◆ **Job**: Print all of the data exactly as written.

◆ **Given material**:

---+---

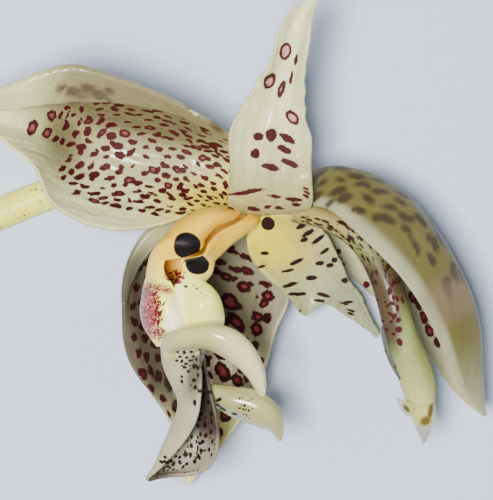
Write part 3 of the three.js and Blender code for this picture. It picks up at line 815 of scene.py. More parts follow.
lateralSepalFar = {
    "name": "lateralSepalFar", "node": "lateral_sepal_far", "slot": "lateral_sepal",
    "left": [
        [5.6, 6.8, 18], [-4.5, 7, 22], [-13.7, 1.1, 23.5], [-17.1, -9.2, 20.5],
        [-15.4, -19.5, 15], [-11.6, -28.3, 11], [-6.6, -37.5, 9], [-4.9, -51.2, 8],
    ],
    "middle": [
        [7.3, 5.1, 15], [1.4, 1.1, 8], [-1.9, -7.3, 3], [-2.4, -15.7, 0.9], [-2.4, -24.1, 0.4],
        [-2.4, -33.5, 1.4], [-2.4, -43, 4], [-4.7, -51.4, 8],
    ],
    "right": [
        [9.4, 4.1, 15], [13.2, -1, 11], [16.5, -7.9, 13], [16.8, -12.5, 15], [14.2, -18.8, 15],
        [10.7, -30, 13], [3.1, -42.6, 10], [-4.2, -51.2, 8],
    ],
    "leftFold": [
        [6.5, 6.4, 19.5], [-3.6, 4.5, 23.5], [-10.5, 0.5, 24.5], [-16.2, -8.1, 22],
        [-17.8, -19.5, 18], [-13.9, -28.9, 15], [-7.9, -37.9, 12], [-5, -51.2, 8.5],
    ],
    "fullness": 2.4, "thickness": (0.7, 1.3), "grid": (260, 140), "seed": 21,
    "wave": (0.12, 13),
    "marks": stampOver([
        (230, 245, 3.5, 1.7, 165), (232, 250, 5.5, 2, 160), (247.6, 256.6, 6, 2.4, 155, 1),
        (221, 260.7, 6, 3, 165), (236.4, 268.4, 6, 3, 165, 1), (248.7, 270.4, 6.5, 3.4, 158, 1),
        (214, 268.8, 6.5, 2.6, 155), (227.7, 276, 7.5, 3.8, 160, 1), (236.4, 277.5, 2.6, 1.4),
        (244.6, 286.2, 6.5, 4.4, 160, 1), (252.2, 284.2, 3.2, 2, 155), (266.5, 284.2, 5.2, 3.2, 165, 1),
        (203.8, 282.6, 5, 3.6, 150), (230.8, 301.5, 9, 6.5, 150, 1), (239.5, 305, 4.5, 3, 140),
        (258.9, 297.4, 2.3, 2), (269.6, 296, 5.6, 4.4, 140, 1), (265.5, 303.6, 4.6, 4, 20, 1),
        (238, 322.4, 10, 5, 130, 1), (227.8, 321, 3.4, 2.6, 120), (258.9, 317.3, 5.4, 4.4, 140, 1),
        (268.6, 317.9, 4.6, 3.4, 90, 1), (257.9, 329.6, 6, 5.4, 120, 1), (256.8, 346, 4.2, 3.4, 90),
        (248.2, 339.3, 1.8, 1.6), (247, 355, 4.5, 3, 60), (262, 361, 3.4, 2.6, 80),
        (144.6, 261.7, 4.6, 2.6, 30), (146, 276, 6.5, 2.4, 62), (137, 268, 3.4, 2.4, 60),
        (144.6, 288.8, 2.8, 2.6), (151, 286, 4.2, 2.8, 60), (140, 301, 5.4, 3.2, 85, 1),
        (134, 288, 4.4, 2.4, 75), (131, 306, 4.4, 2.6, 85), (141, 325.5, 5.4, 3.4, 85, 1),
        (132, 322, 4.4, 2.6, 95), (133, 338, 4.4, 2.6, 100), (143, 338, 4, 3.4, 90),
        (152.5, 343.3, 5.4, 4.2, 110, 1), (158, 341.7, 3.4, 2.4, 60), (144.3, 357, 5, 2.4, 105),
        (156.3, 358, 4, 3, 70), (163.3, 356.3, 3.4, 2.4, 80), (137, 353, 3.6, 2.2, 100),
        (142, 374, 4.8, 3.4, 110, 1), (149.2, 372, 5.6, 2.2, 110), (156.3, 377.5, 5.4, 3.4, 100, 1),
        (165.5, 368.3, 5, 4, 100, 1), (166, 382, 9.5, 3.2, 105, 1), (150, 389, 4.6, 2.4, 115),
        (174.7, 392.7, 4.4, 2.6, 100), (161, 399, 4, 2.2, 120), (174.7, 407, 5.6, 4, 100, 1),
        (168, 415, 3.4, 2, 115), (205, 360.7, 6.4, 5, 140, 1), (211, 356.9, 3.2, 1.8, 165),
        (223.5, 355.2, 7, 4.4, 160, 1), (223.5, 372, 9, 6, 115, 1), (211, 374.8, 4.4, 2, 115),
        (238.7, 380.7, 6, 5, 120, 1), (244, 370.4, 3.8, 3.2, 60), (249, 378, 4, 3, 60),
        (227, 340, 5, 3, 150), (204, 336, 5, 3.4, 150, 1), (190, 318, 6, 4, 140, 1),
        (176, 330, 5, 3.6, 120, 1), (227.3, 416, 6, 5.4, 60, 1), (219.7, 433.3, 5.6, 4.2, 100, 1),
        (206, 424, 4.6, 3.6, 100, 1), (204, 445, 5, 3.4, 110, 1), (190, 455, 4, 3, 110),
        (184, 436, 4.4, 3, 100), (195, 405, 5, 3.6, 110, 1), (205, 395, 4, 3, 120), (216, 398, 4.4, 3, 120),
        (167.5, 232.7, 5, 1.4, 35), (161, 239.8, 8, 3.4, 42), (157, 246, 4, 1.6, 50),
    ], swell=1.2),
    "backMarks": scatterOver(
        seed=8, tries=1500, length=(4, 50), halfLength=(1.1, 2.2), slimness=(0.5, 0.8),
        spacing=4.4, turnSpread=0.4, turn=lambda s, w: 0.1, inside=lambda s, w: abs(w) < 15),
    "warm": ease("down", 395, 440),
    # blush: a pink patch under the near horn, the sepal's own colour, and a pale strip at the right margin,
    # painted light
    "blush": blots((214, 370, 26, 34, -20, 0.5), (278, 330, 12, 40, 15, 0.5, 0.6)),
    # tint: painted shade in the deep hollow at the left, in the middle and in the shadow under the near horn
    "tint": blots((140, 325, 30, 90, 12, 0.4, 0.95), (238, 292, 42, 62, 12, 0.6, 0.7),
                  (250, 366, 13, 24, 20, 0.5, 0.85)),
    "fade": ease("along", 0.5, 0.95),
    "look": look(field=(0.43, 0.42, 0.26), warm=(0.85, 0.82, 0.36), blush=(0.74, 0.62, 0.46),
                 tint=(0.085, 0.076, 0.050), spot=(0.032, 0.0003, 0.002), core=(0.24, 0.03, 0.045),
                 coat=0.08, band=0.8, wobble=1.7, haloColour=(0.24, 0.11, 0.08),
                 outside=(0.34, 0.33, 0.18), outsideTip=(0.55, 0.53, 0.24)),
}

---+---

◆ **Correct result**:
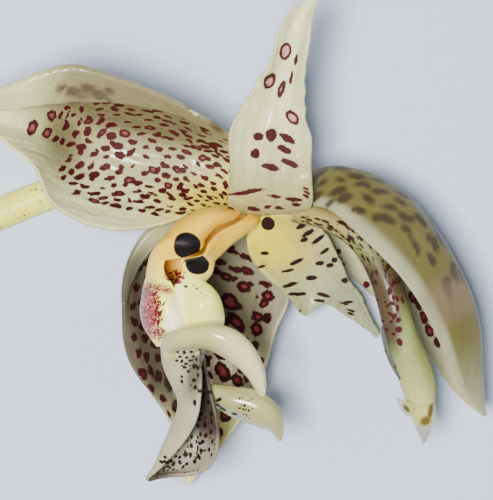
Write part 3 of the three.js and Blender code for this picture. It picks up at line 815 of scene.py. More parts follow.
lateralSepalFar = {
    "name": "lateralSepalFar", "node": "lateral_sepal_far", "slot": "lateral_sepal",
    "left": [
        [5.6, 6.8, 18], [-4.5, 7, 22], [-13.7, 1.1, 23.5], [-17.1, -9.2, 20.5],
        [-15.4, -19.5, 15], [-11.6, -28.3, 11], [-6.6, -37.5, 9], [-4.9, -51.2, 8],
    ],
    "middle": [
        [7.3, 5.1, 15], [1.4, 1.1, 8], [-1.9, -7.3, 3], [-2.4, -15.7, 0.9], [-2.4, -24.1, 0.4],
        [-2.4, -33.5, 1.4], [-2.4, -43, 4], [-4.7, -51.4, 8],
    ],
    "right": [
        [9.4, 4.1, 15], [13.2, -1, 11], [16.5, -7.9, 13], [16.8, -12.5, 15], [14.2, -18.8, 15],
        [10.7, -30, 13], [3.1, -42.6, 10], [-4.2, -51.2, 8],
    ],
    "leftFold": [
        [6.5, 6.4, 19.5], [-3.6, 4.5, 23.5], [-10.5, 0.5, 24.5], [-16.2, -8.1, 22],
        [-17.8, -19.5, 18], [-13.9, -28.9, 15], [-7.9, -37.9, 12], [-5, -51.2, 8.5],
    ],
    "fullness": 2.4, "thickness": (0.7, 1.3), "grid": (260, 140), "seed": 21,
    "wave": (0.12, 13),
    "marks": stampOver([
        (230, 245, 3.5, 1.7, 165), (232, 250, 5.5, 2, 160), (247.6, 256.6, 6, 2.4, 155, 1),
        (221, 260.7, 6, 3, 165), (236.4, 268.4, 6, 3, 165, 1), (248.7, 270.4, 6.5, 3.4, 158, 1),
        (214, 268.8, 6.5, 2.6, 155), (227.7, 276, 7.5, 3.8, 160, 1), (236.4, 277.5, 2.6, 1.4),
        (244.6, 286.2, 6.5, 4.4, 160, 1), (252.2, 284.2, 3.2, 2, 155), (266.5, 284.2, 5.2, 3.2, 165, 1),
        (203.8, 282.6, 5, 3.6, 150), (230.8, 301.5, 9, 6.5, 150, 1), (239.5, 305, 4.5, 3, 140),
        (258.9, 297.4, 2.3, 2), (269.6, 296, 5.6, 4.4, 140, 1), (265.5, 303.6, 4.6, 4, 20, 1),
        (238, 322.4, 10, 5, 130, 1), (227.8, 321, 3.4, 2.6, 120), (258.9, 317.3, 5.4, 4.4, 140, 1),
        (268.6, 317.9, 4.6, 3.4, 90, 1), (257.9, 329.6, 6, 5.4, 120, 1), (256.8, 346, 4.2, 3.4, 90),
        (248.2, 339.3, 1.8, 1.6), (247, 355, 4.5, 3, 60), (262, 361, 3.4, 2.6, 80),
        (144.6, 261.7, 4.6, 2.6, 30), (146, 276, 6.5, 2.4, 62), (137, 268, 3.4, 2.4, 60),
        (144.6, 288.8, 2.8, 2.6), (151, 286, 4.2, 2.8, 60), (140, 301, 5.4, 3.2, 85, 1),
        (134, 288, 4.4, 2.4, 75), (131, 306, 4.4, 2.6, 85), (141, 325.5, 5.4, 3.4, 85, 1),
        (132, 322, 4.4, 2.6, 95), (133, 338, 4.4, 2.6, 100), (143, 338, 4, 3.4, 90),
        (152.5, 343.3, 5.4, 4.2, 110, 1), (158, 341.7, 3.4, 2.4, 60), (144.3, 357, 5, 2.4, 105),
        (156.3, 358, 4, 3, 70), (163.3, 356.3, 3.4, 2.4, 80), (137, 353, 3.6, 2.2, 100),
        (142, 374, 4.8, 3.4, 110, 1), (149.2, 372, 5.6, 2.2, 110), (156.3, 377.5, 5.4, 3.4, 100, 1),
        (165.5, 368.3, 5, 4, 100, 1), (166, 382, 9.5, 3.2, 105, 1), (150, 389, 4.6, 2.4, 115),
        (174.7, 392.7, 4.4, 2.6, 100), (161, 399, 4, 2.2, 120), (174.7, 407, 5.6, 4, 100, 1),
        (168, 415, 3.4, 2, 115), (205, 360.7, 6.4, 5, 140, 1), (211, 356.9, 3.2, 1.8, 165),
        (223.5, 355.2, 7, 4.4, 160, 1), (223.5, 372, 9, 6, 115, 1), (211, 374.8, 4.4, 2, 115),
        (238.7, 380.7, 6, 5, 120, 1), (244, 370.4, 3.8, 3.2, 60), (249, 378, 4, 3, 60),
        (227, 340, 5, 3, 150), (204, 336, 5, 3.4, 150, 1), (190, 318, 6, 4, 140, 1),
        (176, 330, 5, 3.6, 120, 1), (227.3, 416, 6, 5.4, 60, 1), (219.7, 433.3, 5.6, 4.2, 100, 1),
        (206, 424, 4.6, 3.6, 100, 1), (204, 445, 5, 3.4, 110, 1), (190, 455, 4, 3, 110),
        (184, 436, 4.4, 3, 100), (195, 405, 5, 3.6, 110, 1), (205, 395, 4, 3, 120), (216, 398, 4.4, 3, 120),
        (167.5, 232.7, 5, 1.4, 35), (161, 239.8, 8, 3.4, 42), (157, 246, 4, 1.6, 50),
    ], swell=1.2),
    "backMarks": scatterOver(
        seed=8, tries=1500, length=(4, 50), halfLength=(1.1, 2.2), slimness=(0.5, 0.8),
        spacing=4.4, turnSpread=0.4, turn=lambda s, w: 0.1, inside=lambda s, w: abs(w) < 15),
    "warm": ease("down", 395, 440),
    # blush: a pink patch under the near horn, the sepal's own colour, and a pale strip at the right margin,
    # painted light
    "blush": blots((214, 370, 26, 34, -20, 0.5), (278, 330, 12, 40, 15, 0.5, 0.6)),
    # tint: painted shade in the deep hollow at the left, in the middle and in the shadow under the near horn
    "tint": blots((140, 325, 30, 90, 12, 0.4, 0.95), (238, 292, 42, 62, 12, 0.6, 0.7),
                  (250, 366, 13, 24, 20, 0.5, 0.85)),
    "fade": ease("along", 0.5, 0.95),
    "look": look(field=(0.43, 0.42, 0.26), warm=(0.85, 0.82, 0.36), blush=(0.74, 0.62, 0.46),
                 tint=(0.085, 0.076, 0.050), spot=(0.032, 0.0003, 0.002), core=(0.24, 0.03, 0.045),
                 coat=0.08, band=0.8, wobble=1.7, haloColour=(0.24, 0.11, 0.08),
                 outside=(0.34, 0.33, 0.18), outsideTip=(0.55, 0.53, 0.24)),
}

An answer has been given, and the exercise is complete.